Mal cálculo. Hubo, sin embargo, una suposición errada en el diseño del dispositivo. Esto multiplicó en 2,5 veces la potencia y causó una explosión de 15 megatones.
Esto equivalió a estallar 15 millones de toneladas del explosivo TNT, según la Comisión del Tratado de Prohibición Completa de los Ensayos Nucleares (CTPCEN).
Según creían los científicos del laboratorio Los Álamos, solo parte del combustible –el litio-6– reaccionaría por la bomba, y el resto permanecería inerte.
Se equivocaron. A las 6:45 a.m., la detonación de Castle Bravo creó una bola de fuego de casi siete kilómetros de diámetro –la distancia aproximada entre la Universidad de Costa Rica y el parque La Sabana– en solo un segundo.

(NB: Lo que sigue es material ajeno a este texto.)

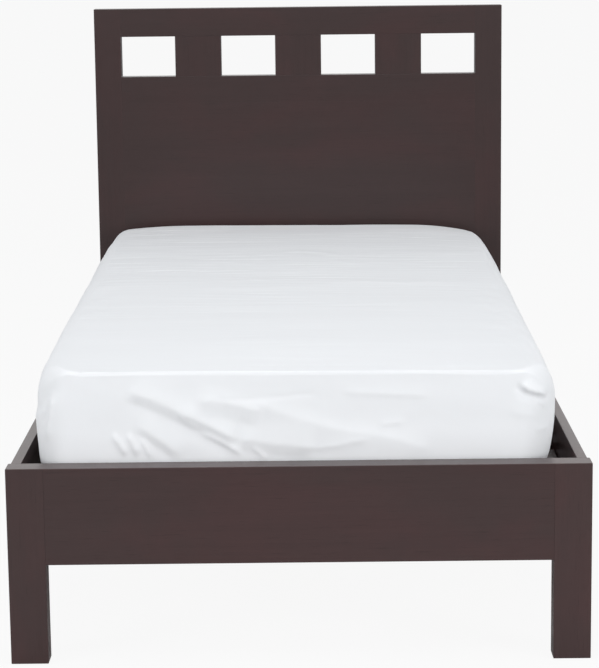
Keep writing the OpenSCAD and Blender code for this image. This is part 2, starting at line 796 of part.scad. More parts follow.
headboard_post(-1);  // headboard_post_left
headboard_post(1);  // headboard_post_right
headboard_rail(window_top, head_h);  // headboard_top_rail
headboard_divider(divider_xs[0]);  // headboard_divider_left
headboard_divider(divider_xs[1]);  // headboard_divider_centre
headboard_divider(divider_xs[2]);  // headboard_divider_right
headboard_rail(panel_top, window_low);  // headboard_window_rail
headboard_panel();
headboard_rail(rail_z, panel_low);  // headboard_lower_rail
headboard_batten(-1);  // headboard_batten_left
headboard_batten(1);  // headboard_batten_right
headboard_dowels();
footboard_leg(-1);  // footboard_leg_left
footboard_leg(1);  // footboard_leg_right
footboard_panel();
footboard_dowels();
side_rail(-1);  // side_rail_left
side_rail(1);  // side_rail_right
rail_dowels();
cleat(-1);  // cleat_left
cleat(1);  // cleat_right
cleat_screws();
corner_bracket(-1, -1);  // corner_bracket_foot_left
corner_bracket(1, -1);  // corner_bracket_foot_right
corner_bracket(-1, 1);  // corner_bracket_head_left
corner_bracket(1, 1);  // corner_bracket_head_right
bracket_bolts();
bracket_washers();
steel_screws();
threaded_inserts();
centre_beam();
beam_hanger(-1);  // beam_hanger_foot
beam_hanger(1);  // beam_hanger_head
centre_leg(-1);  // centre_leg_foot
centre_leg(1);  // centre_leg_head
hanger_bolts();
levelling_stem(-1);  // levelling_stem_foot
levelling_pad(-1);  // levelling_pad_foot
levelling_stem(1);  // levelling_stem_head
levelling_pad(1);  // levelling_pad_head
slat(0);  // slat_01
slat(1);  // slat_02
slat(2);  // slat_03
slat(3);  // slat_04
slat(4);  // slat_05
slat(5);  // slat_06
slat(6);  // slat_07
slat(7);  // slat_08
slat(8);  // slat_09
slat(9);  // slat_10
slat(10);  // slat_11
slat(11);  // slat_12
slat(12);  // slat_13
slat(13);  // slat_14
slat_webbing();
slat_screws();
floor_glides();
mattress();
fitted_sheet();
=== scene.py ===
import math
from itertools import product

import bmesh
import bpy
import numpy as np
from bpy.props import FloatProperty, FloatVectorProperty, PointerProperty
from mathutils import Matrix, Vector, noise


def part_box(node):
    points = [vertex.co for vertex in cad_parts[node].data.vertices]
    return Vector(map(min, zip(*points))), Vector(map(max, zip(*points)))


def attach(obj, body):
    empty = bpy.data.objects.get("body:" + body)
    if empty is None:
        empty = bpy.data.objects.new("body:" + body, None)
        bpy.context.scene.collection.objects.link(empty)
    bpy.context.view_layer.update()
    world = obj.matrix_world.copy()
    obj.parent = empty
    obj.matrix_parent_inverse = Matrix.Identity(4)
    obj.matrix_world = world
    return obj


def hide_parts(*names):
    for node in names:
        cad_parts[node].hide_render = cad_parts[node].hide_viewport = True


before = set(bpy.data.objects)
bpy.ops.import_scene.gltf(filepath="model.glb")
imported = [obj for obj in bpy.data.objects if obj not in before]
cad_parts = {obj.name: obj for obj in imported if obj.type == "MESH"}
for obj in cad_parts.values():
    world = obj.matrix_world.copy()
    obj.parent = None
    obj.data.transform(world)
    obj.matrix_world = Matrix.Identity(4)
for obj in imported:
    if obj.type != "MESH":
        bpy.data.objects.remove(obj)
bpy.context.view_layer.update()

bl_info = {
    "name": "Platform Bed",
    "version": (1, 0, 0),
    "blender": (4, 5, 0),
    "location": "3D Viewport > Sidebar > Bed",
    "description": "Dresses a wooden platform bed: boards, slats, steel fittings, mattress and fitted sheet",
    "category": "Object",
}

X, Y, Z = 0, 1, 2
MM = 0.001
TOUCH = 1e-5

# Boards of each stained assembly, by the way their grain runs
POSTS = ["headboard_post_left", "headboard_post_right", "footboard_leg_left", "footboard_leg_right",
         "headboard_divider_left", "headboard_divider_centre", "headboard_divider_right",
         "headboard_batten_left", "headboard_batten_right"]
CROSS_BOARDS = ["headboard_top_rail", "headboard_window_rail", "headboard_panel", "headboard_lower_rail",
                "footboard_panel"]
SIDE_BOARDS = ["side_rail_left", "side_rail_right"]
SLATS = [f"slat_{i:02d}" for i in range(1, 15)]


# Sizes and colours

def colour_prop(name, description, default):
    return FloatVectorProperty(name=name, description=description, subtype="COLOR", default=default,
                               min=0, max=1)


def length_prop(name, description, default, low, high):
    return FloatProperty(name=name, description=description, unit="LENGTH", default=default,
                         min=low, max=high)


def number_prop(name, description, default, low, high):
    return FloatProperty(name=name, description=description, default=default, min=low, max=high)


def power_prop(name, description, default):
    return FloatProperty(name=name, description=description, unit="POWER", default=default, min=0, max=1000)


class BedWood(bpy.types.PropertyGroup):
    stain: colour_prop("Stain", "Colour of the dark stained boards", (0.0337, 0.0190, 0.0185))
    red_cast: colour_prop("Red cast", "Colour of the warmer patches in the stain", (0.047, 0.0195, 0.0195))
    # Painted light: the footboard, side rails and cleats are painted paler than the headboard, and the
    # footboard's right leg paler still, for the stronger light that falls on them
    foot_painted_light: number_prop("Foot tone", "How much paler the footboard and side rails are than the headboard",
                           1.3, 0.8, 1.8)
    right_leg_painted_light: number_prop("Right leg tone", "The same for the footboard's right leg", 1.42, 0.8, 1.8)
    pine: colour_prop("Pine", "Colour of the bare beam, centre legs and dowels", (0.60, 0.42, 0.24))
    late_wood: colour_prop("Late wood", "Colour of the darker growth lines in the pine", (0.42, 0.235, 0.10))
    arris: length_prop("Arris", "Radius of a stained board's free edges", 0.0014, 0.0002, 0.004)
    hairline: length_prop("Hairline", "Radius of the edges where two boards meet flush", 0.00012,
                          0.00005, 0.001)
    slat_arris: length_prop("Slat arris", "Radius of the slats' edges", 0.0028, 0.0005, 0.006)


class BedFittings(bpy.types.PropertyGroup):
    zinc: colour_prop("Zinc", "Colour of the zinc-plated screws, washers and stems", (0.60, 0.61, 0.62))
    black: colour_prop("Black coat", "Colour of the powder-coated steel", (0.022, 0.022, 0.024))
    brass: colour_prop("Brass", "Colour of the threaded inserts", (0.72, 0.52, 0.22))
    plastic: colour_prop("Plastic", "Colour of the pads and glides", (0.028, 0.028, 0.030))
    webbing: colour_prop("Webbing", "Colour of the webbing under the slats", (0.70, 0.67, 0.60))
    steel_edge: length_prop("Steel edge", "Radius of the edges of the pressed steel", 0.0005, 0.0001, 0.001)
    thread_pitch: length_prop("Thread pitch", "Pitch of the levelling stems' thread", 0.00125, 0.0008, 0.002)
    thread_depth: length_prop("Thread depth", "Depth of that thread", 0.0007, 0.0003, 0.001)


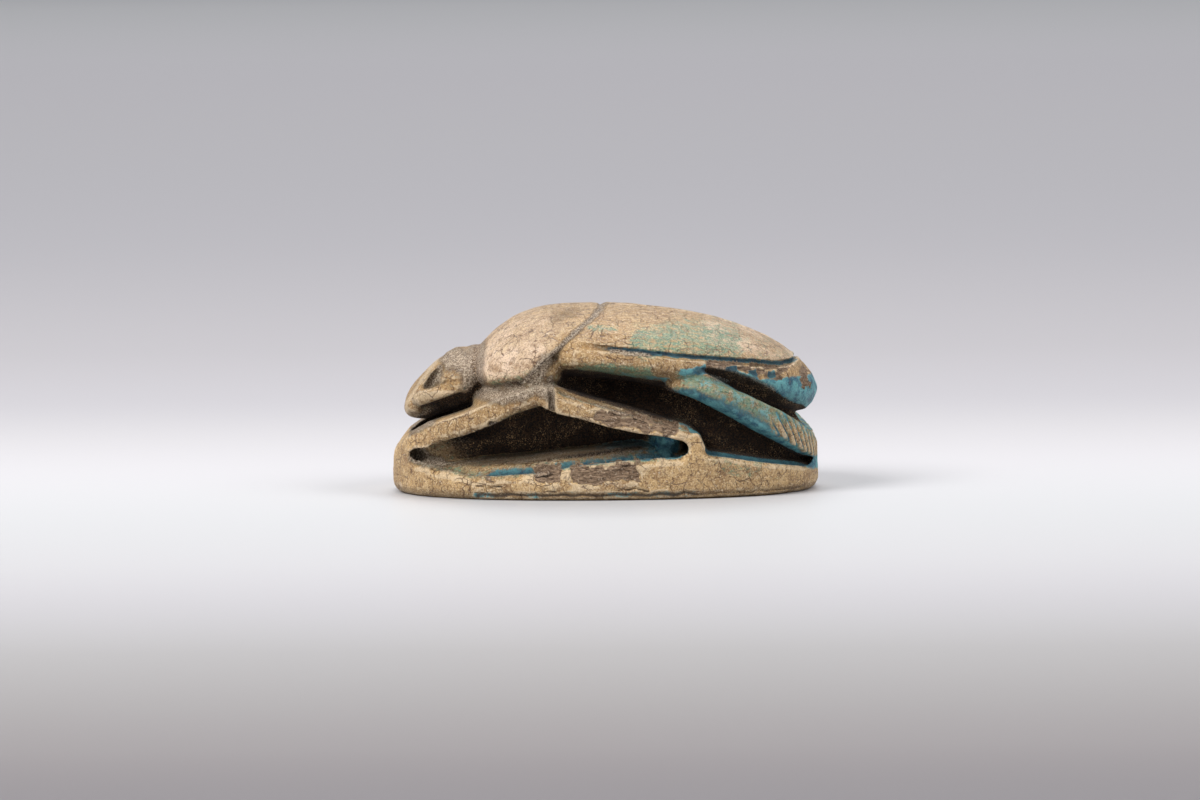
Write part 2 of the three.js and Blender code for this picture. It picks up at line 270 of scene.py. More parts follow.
# %% [markdown]
# ## An uneven, hand-cut surface
# No face of a hand-carved stone is true: scraping leaves broad waves and short tool marks, and wear opens
# fine pores. Three Displace modifiers, each with a cloud texture of that size, put all of it on the skin
# before anything is cut. It could be sculpted by hand, but this is even and the same at every run.
# %% Uneven surface
UNEVENNESS = [  # name, size of the lumps and strength in millimetres
    ("broad_waves", 2.4, 0.060),
    ("tool_marks", 0.9, 0.030),
    ("worn_pores", 0.34, 0.016),
]

for name, lump_size, strength in UNEVENNESS:
    texture = bpy.data.textures.new(name, "CLOUDS")
    texture.noise_scale = lump_size
    apply_modifier(scarab, "DISPLACE", texture=texture, strength=strength, mid_level=0.5)
print(f"{len(UNEVENNESS)} scales of unevenness")

# %% [markdown]
# ## Marking out
# A carver marks the side of the block and works to the marks. The same is done here: each mark is a pair
# of percentages on the side view, and a field is a number for every point of the skin, such as how close
# it is to a marked line. One field both moves the skin and later colours it, so dirt and glaze sit where
# the cuts are.
# %% Fields on the skin
def array_of(collection, name):
    """One vector for each vertex, as rows of numbers."""
    rows = np.empty(len(collection) * 3, np.float32)
    collection.foreach_get(name, rows)
    return rows.reshape(-1, 3).astype(float)


def ease(value, start, end):
    """0 before start, 1 after end, with a soft change between."""
    share = np.clip((value - start) / (end - start), 0, 1)
    return share * share * (3 - 2 * share)


def grain(points, size, seed=0.0):
    """Smooth noise from about -1 to 1, with lumps of this size in millimetres."""
    shift = Vector((seed * 3.1, seed * 5.7, seed * 7.3))
    return np.array([noise.noise(Vector(point) / size + shift) for point in points])


def marked(marks):
    """Marks in percent of the half length and of the height, in millimetres."""
    return np.array(marks, float) * (HALF_LENGTH / 100, HEIGHT / 100)


def line_distance(side, marks):
    """How far each point of the side view is from a marked line."""
    line = marked(marks)
    nearest = np.full(len(side), np.inf)
    for start, end in zip(line[:-1], line[1:]):
        run = end - start
        share = np.clip((side - start) @ run / (run @ run), 0, 1)
        nearest = np.minimum(nearest, np.hypot(*(side - start - share[:, None] * run).T))
    return nearest


def on_line(side, marks, width, soft):
    """1 on a marked line of this width, fading to 0 over the soft distance."""
    return 1 - ease(line_distance(side, marks), width / 2, width / 2 + soft)


def strongest(side, lines):
    """The strongest of several marked lines, each with its width, soft edge and strength or depth."""
    strengths = [strong * on_line(side, marks, width, soft) for marks, width, soft, strong in lines]
    return np.maximum.reduce(strengths)


def below_line(points, marks):
    """How far each point is below a marked line, in millimetres."""
    return np.interp(points[:, 0], *marked(marks).T) - points[:, 2]


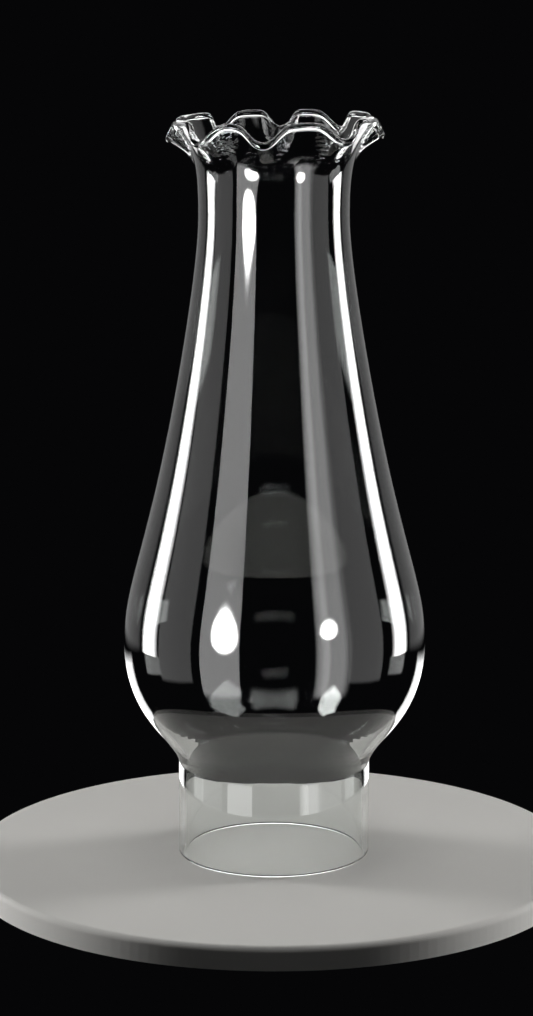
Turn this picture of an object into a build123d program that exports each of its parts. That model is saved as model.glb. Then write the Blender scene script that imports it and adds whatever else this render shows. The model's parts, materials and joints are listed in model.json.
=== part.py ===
"""Crimp-top glass chimney for a kerosene lamp, in mm, standing on its fitter collar at z = 0.

One blown piece: a straight collar that drops into the burner gallery, a pear-shaped bulb, a
long tapering neck and a flared mouth pressed into eight lobes.
"""

import os
from math import atan2, cos, pi, sin, sqrt

from build123d import *

WALL = 1.9

# Collar that stands in the burner's gallery
COLLAR_R = 33.0
COLLAR_WALL = 2.4
COLLAR_H = 31.5
BASE_ROUND = 0.6  # fire-polished edges of the base

# Bulb and neck, outside: widest ring, a ring half way up the taper, narrowest ring
BULB_R, BULB_Z = 51.9, 75.5
TAPER_R, TAPER_Z, TAPER_LEAN = 40.4, 130.0, 13.3  # degrees off upright
NECK_R, NECK_Z = 25.6, 221.0
FOOT_SWEEP, BULB_BELOW = 9.4, 28.8  # Bezier handles: the larger, the straighter
BULB_ABOVE, TAPER_BELOW = 15.1, 31.4
TAPER_ABOVE, NECK_BELOW = 26.9, 16.7
FOOT_LIFT = 1.0  # the inner foot starts higher, so the slope keeps its wall

# Flared mouth, given on the middle of the wall, growing out of the narrowest ring of the neck
LOBES = 8
FIRST_CREST = 17.0  # degrees from the front, anticlockwise seen from above
CREST_R, CREST_Z, CREST_LEAN = 32.0, 253.4, 28.0
VALLEY_R, VALLEY_Z, VALLEY_LEAN = 36.0, 247.8, 60.0
VALLEY_SOFTNESS = 0.22  # 0 would be a sharp cusp between two lobes
NECK_ABOVE, LIP_REACH = 20.5, 10.0  # Bezier handles of the flare
RIM_BEAD = 2.4


def wall_line(inset, lift):
    """Meridian from the top of the collar over the bulb to the neck, moved in by inset."""
    lean_r = sin(TAPER_LEAN * pi / 180)
    lean_z = cos(TAPER_LEAN * pi / 180)
    foot = COLLAR_R - (COLLAR_WALL if inset else 0)
    bulb, taper, neck = BULB_R - inset, TAPER_R - inset, NECK_R - inset
    Bezier(
        (foot, COLLAR_H),
        (foot, COLLAR_H + FOOT_SWEEP + lift),
        (bulb, BULB_Z - BULB_BELOW + lift),
        (bulb, BULB_Z),
    )
    Bezier(
        (bulb, BULB_Z),
        (bulb, BULB_Z + BULB_ABOVE),
        (taper + TAPER_BELOW * lean_r, TAPER_Z - TAPER_BELOW * lean_z),
        (taper, TAPER_Z),
    )
    Bezier(
        (taper, TAPER_Z),
        (taper - TAPER_ABOVE * lean_r, TAPER_Z + TAPER_ABOVE * lean_z),
        (neck, NECK_Z - NECK_BELOW),
        (neck, NECK_Z),
    )


def lower_body():
    """Collar, bulb and neck turned about the axis, up to the narrowest ring of the neck."""
    collar_in = COLLAR_R - COLLAR_WALL
    with BuildSketch(Plane.XZ) as section:
        with BuildLine():
            wall_line(0, 0)
            wall_line(WALL, FOOT_LIFT)
            Line((NECK_R, NECK_Z), (NECK_R - WALL, NECK_Z))
            Polyline((collar_in, COLLAR_H), (collar_in, 0), (COLLAR_R, 0), (COLLAR_R, COLLAR_H))
        make_face()
    body = revolve(section.sketch, axis=Axis.Z)
    return fillet(body.edges().group_by(Axis.Z)[0], BASE_ROUND)


def lobe_wave(theta):
    """1 on a lobe's crest, 0 in a valley: broad arches with narrow rounded valleys."""
    phase = LOBES / 2 * (theta - FIRST_CREST * pi / 180)
    low = VALLEY_SOFTNESS
    return (sqrt(cos(phase) ** 2 + low**2) - low) / (sqrt(1 + low**2) - low)


def flare_middle(s, theta):
    """Point (radial, up) and lean off upright on the middle of the flare's wall: a Bezier curve
    whose far end rides up and in on the crests and down and out in the valleys."""
    wave = lobe_wave(theta)
    lean = (VALLEY_LEAN + (CREST_LEAN - VALLEY_LEAN) * wave) * pi / 180
    rim_r = VALLEY_R + (CREST_R - VALLEY_R) * wave
    rim_z = VALLEY_Z + (CREST_Z - VALLEY_Z) * wave
    neck = NECK_R - WALL / 2
    r = (neck, neck, rim_r - LIP_REACH * sin(lean), rim_r)
    z = (NECK_Z, NECK_Z + NECK_ABOVE, rim_z - LIP_REACH * cos(lean), rim_z)
    t = 1 - s
    weights = (t**3, 3 * t * t * s, 3 * t * s * s, s**3)
    slopes = (-3 * t * t, 3 * t * t - 6 * t * s, 6 * t * s - 3 * s * s, 3 * s * s)
    at_r, at_z = (sum(w * v for w, v in zip(weights, axis)) for axis in (r, z))
    up_r, up_z = (sum(w * v for w, v in zip(slopes, axis)) for axis in (r, z))
    return at_r, at_z, atan2(up_r, up_z)


def flare_ring(s, side):
    """Closed ring round the mouth at s along the wall; side turns from 0 on the outer face over
    the lip to 180 degrees on the inner face."""
    half = (WALL + (RIM_BEAD - WALL) * s**4) / 2
    points = []
    for step in range(12 * LOBES):
        theta = 2 * pi * step / (12 * LOBES)
        r, z, lean = flare_middle(s, theta)
        turn = lean + pi / 2 - side * pi / 180
        r += half * sin(turn)
        z += half * cos(turn)
        points.append(Vector(r * sin(theta), -r * cos(theta), z))
    return Wire([Edge.make_spline(points, periodic=True)])


def flare():
    """Ruffled mouth: outer skin, rounded lip and inner skin on a flat ring at the neck."""
    along = [k / 8 for k in range(9)]
    outer = Shell.make_loft([flare_ring(s, 0) for s in along])
    lip = Shell.make_loft([flare_ring(1, side) for side in range(0, 181, 30)])
    inner = Shell.make_loft([flare_ring(s, 180) for s in along])
    foot = Face(flare_ring(0, 0), [flare_ring(0, 180)])
    return Solid(Shell([*outer.faces(), *lip.faces(), *inner.faces(), foot]))


if __name__ == "__main__":
    os.makedirs("parts", exist_ok=True)
    chimney = lower_body() + flare()
    export_step(chimney, "parts/chimney.step")
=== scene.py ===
"""Clear glass crimp-top chimney for a kerosene lamp, with a small studio round it.

The chimney is one closed shell of blown glass: collar, pear-shaped bulb, long tapering neck and a
flared mouth that was pressed into eight lobes by hand.
"""

import json

import bpy
import numpy as np
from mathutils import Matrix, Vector


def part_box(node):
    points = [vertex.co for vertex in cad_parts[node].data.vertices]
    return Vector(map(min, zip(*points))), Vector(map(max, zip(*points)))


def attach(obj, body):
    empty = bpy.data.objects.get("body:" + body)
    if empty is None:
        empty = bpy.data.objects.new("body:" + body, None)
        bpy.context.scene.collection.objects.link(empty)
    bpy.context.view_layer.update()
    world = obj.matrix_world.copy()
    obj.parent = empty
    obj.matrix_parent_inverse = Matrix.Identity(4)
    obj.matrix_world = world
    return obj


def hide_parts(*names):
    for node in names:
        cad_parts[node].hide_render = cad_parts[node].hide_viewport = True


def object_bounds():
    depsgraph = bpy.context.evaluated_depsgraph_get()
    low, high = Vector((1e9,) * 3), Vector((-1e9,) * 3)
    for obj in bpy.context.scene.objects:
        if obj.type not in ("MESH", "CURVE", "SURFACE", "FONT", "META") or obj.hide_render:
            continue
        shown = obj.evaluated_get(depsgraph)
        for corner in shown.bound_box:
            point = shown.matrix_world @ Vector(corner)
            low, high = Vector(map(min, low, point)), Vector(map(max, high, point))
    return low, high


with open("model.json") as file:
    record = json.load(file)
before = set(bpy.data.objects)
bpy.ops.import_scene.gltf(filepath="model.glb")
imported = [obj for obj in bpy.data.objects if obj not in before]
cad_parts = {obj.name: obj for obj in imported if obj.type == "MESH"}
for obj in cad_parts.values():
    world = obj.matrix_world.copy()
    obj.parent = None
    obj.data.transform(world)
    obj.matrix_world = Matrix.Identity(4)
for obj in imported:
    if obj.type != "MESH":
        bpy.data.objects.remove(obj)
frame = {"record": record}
CAD_BOX = [list(corner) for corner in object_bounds()]

bl_info = {
    "name": "Crimp-top lamp chimney",
    "version": (1, 0, 0),
    "blender": (4, 5, 0),
    "location": "3D View > Sidebar > Chimney",
    "description": "Blows a clear glass lamp chimney and sets a small studio round it",
    "category": "Add Mesh",
}

MM = 0.001
MOUNTS = {mount["name"]: mount for mount in frame["record"]["mounts"]}


def linear(hex_colour):
    """Linear RGB of an sRGB hex colour such as 'f0f2f1'."""
    srgb = np.array([int(hex_colour[i : i + 2], 16) for i in (0, 2, 4)]) / 255
    return tuple(np.where(srgb <= 0.04045, srgb / 12.92, ((srgb + 0.055) / 1.055) ** 2.4))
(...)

El cielo alrededor se tiñó de una luz naranja y, tras el primer estruendo, el ambiente se llenó de un silencio ensordecedor.
En los videos del Departamento de Energía de EE.UU. se observa cómo del gran hongo nuclear emerge una ola expansiva: un disco de destrucción que desintegra árboles y derriba las edificaciones a su paso.
La explosión destruyó toda vegetación de las islas, y creó un cráter de dos kilómetros de largo y 76 metros de profundidad.
Efectos adversos. Un clima poco favorable, la decisión de no posponer la prueba, y la falta de planes de evacuación hicieron que el mayor desastre se prolongara a los meses y años siguientes, de acuerdo con la CTPCEN.
Justo 58 años después del descubrimiento de Becquerel, el percance Castle Bravo probaría el verdadero poder destructivo que puede tener la radiación nuclear.
Un peligroso manto radiactivo, similar a la nieve, cubrió un área de 11.000 kilómetros cuadrados, sobre los atolones donde habían sido evacuados los habitantes de Bikini previo a la prueba de Castle Bravo.
Trazas del material radiactivo fueron encontradas en Australia, India, Europa, Japón y EE. UU.
Incluso una embarcación pesquera japonesa, a 145 kilómetros del punto de detonación, resultó altamente contaminada con los desechos radiactivos. Sus tripulantes vendrían a descubrir sus efectos hasta tiempo después.
“No era caliente, no tenía olor. Yo la probé, era arenosa pero no tenía sabor”, dijo a la prensa en ese entonces uno de los pescadores, según el diario Japan Times .
El Instituto Nacional del Cáncer de EE. UU. estima que la lluvia radiactiva causada por la Operación Castle provocó un 1,6% de los tumores en las Islas Marshall, en personas nacidas entre 1948 y 1970.
La radiación absorbida también dio pie a cánceres de tiroides, colon, estómago y leucemia.
“Espero ser la última víctima de una bomba atómica o de hidrógeno”, expresó Aikichi Kuboyama, un operador de la embarcación atunera afectada. Él sería, seis meses después, la primera muerte directa a causa del desafortunado error.